Leuchtenburg is openly critical of Johnson, too, in his lack of help to his Vice President, Hubert Humphrey, in the latter's campaign against Richard Nixon.  First, Johnson put Humphrey in an impossible position. Leuchtenberg writes, "If the Vice President moved in the slightest degree away from LBJ's stance [on the war], party regulars would regard him as disloyal and Johnson would undermine him. But if he did not offer some path toward ending the bloodletting in Vietnam, he would forfeit any hope of placating the peace element that was drowning out his speeches....To be sure that Humphrey did not stray, Johnson ordered the FBI to tap the vice president's phone."

When Humphrey finally did modify his position away from LBJ's, the break [with Johnson] was complete.  Even though Humphrey's speech announcing his new aims attracted positive attention in the press and started to attract supporters from the peace movement, LBJ did nothing. Leuchtenburg believes that, "If the president had hit the campaign trail for him and raised cash for a candidate who was broke, Humphrey might well have overtaken the Republican candidate, Richard Nixon. But Johnson was so annoyed by Humphrey's address that he refused to talk to the vice president...Johnson could have made a decisive difference if he had intervened expediently." While Johnson did end up doing an appearance with Humphrey in the last days of the campaign, it was too late.

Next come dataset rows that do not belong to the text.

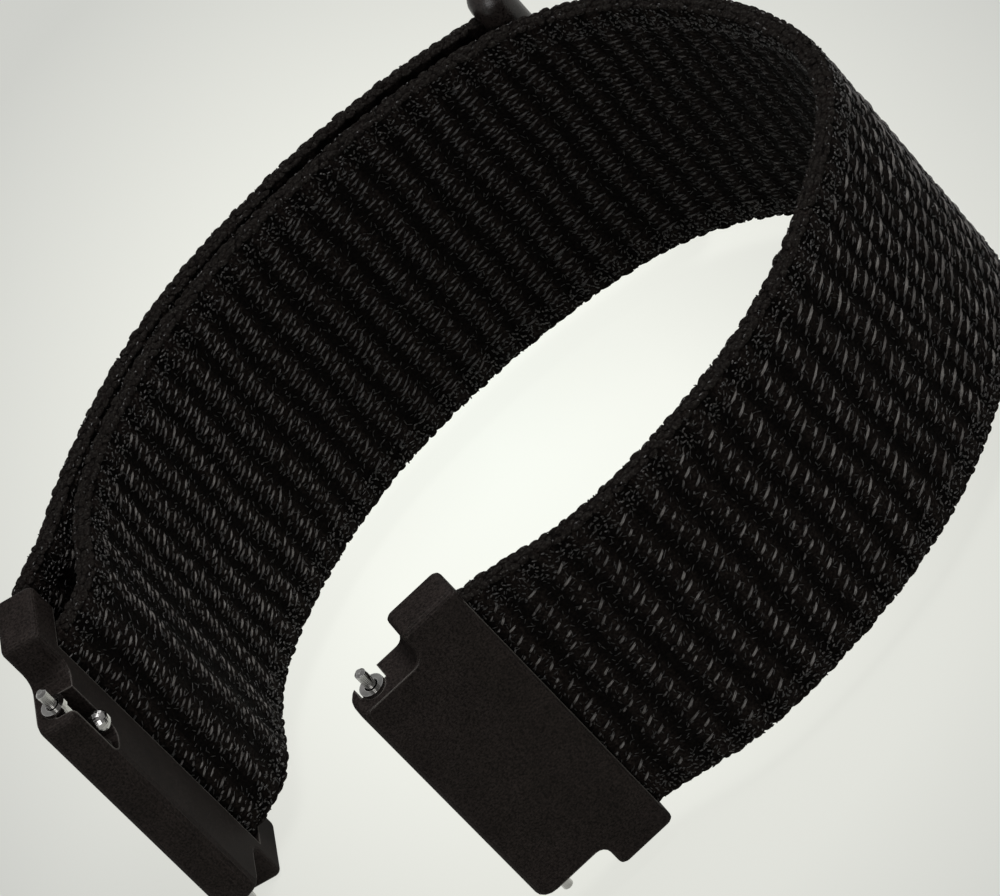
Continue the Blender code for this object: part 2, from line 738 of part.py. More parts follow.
def bar_tube(mark, carrier, inner_side):
    """The tube with a flange at each end and the slot that the knob's stem slides in."""
    name = f"bar_tube_{mark}"
    outer, bore = TUBE_DIAMETER / 2, TUBE_BORE / 2
    flange, end = FLANGE_DIAMETER / 2, LUG_WIDTH / 2
    neck = end - FLANGE_THICKNESS
    shape = turned((
        (flange, -end), (flange, -neck), (outer, -neck), (outer, neck), (flange, neck), (flange, end),
    ))
    tube = add_object(name, mesh_of(shape, name), steel_surface(name), carrier)
    tip = TIP_DIAMETER / 2 + TIP_PLAY
    top = end - FLANGE_THICKNESS
    shape = turned((
        (bore, -end - OVERRUN), (bore, top), (tip, top), (tip, end + OVERRUN),
    ), SMALL_ROUND_STEPS)
    boolean(tube, cutter(name + "_bore_cutter", mesh_of(shape, name + "_bore"), carrier))
    half = KNOB_SLOT_WIDTH / 2
    stem = KNOB_STEM_DIAMETER / 2 + KNOB_SLOT_PLAY
    low, high = sorted((0.0, inner_side * (outer + OVERRUN)))
    shape = block(
        (-half, low, knob_height() - KNOB_TRAVEL - stem),
        (half, high, knob_height() + stem + KNOB_TRAVEL),
    )
    boolean(tube, cutter(name + "_slot_cutter", mesh_of(shape, name + "_slot"), carrier))


def plunger_bottom():
    return knob_height() - KNOB_STEM_DIAMETER / 2 - COLLAR_LENGTH


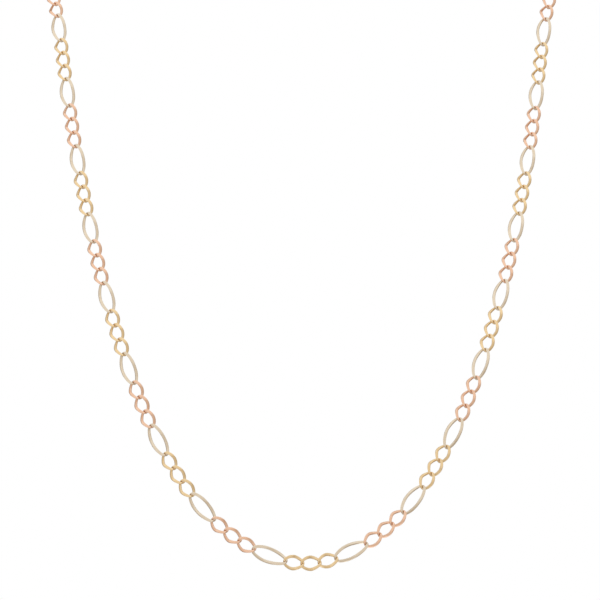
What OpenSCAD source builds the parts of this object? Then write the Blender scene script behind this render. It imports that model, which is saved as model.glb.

If LBJ's presidencies could be divided in two, he would have a .500 batting average. Of course, they cannot.  As Leuchtenburg writes, "Over the past decade, scholars who have been called upon to rank American presidents have been perplexed by where to place LBJ. In a little more than five years, he put through more legislation to aid the disadvantaged than any other chief executive save FDR. Johnson, said the novelist Ralph Ellison, was, 'the greatest American president for the poor and for the Negroes'. But he also bears a large share of the blame for the devastation and loss of life caused by the war in Vietnam, which became such an obsession for the sponsor of the War on Poverty and the Great Society that in 1972 he helped Nixon defeat the progressive George McGovern."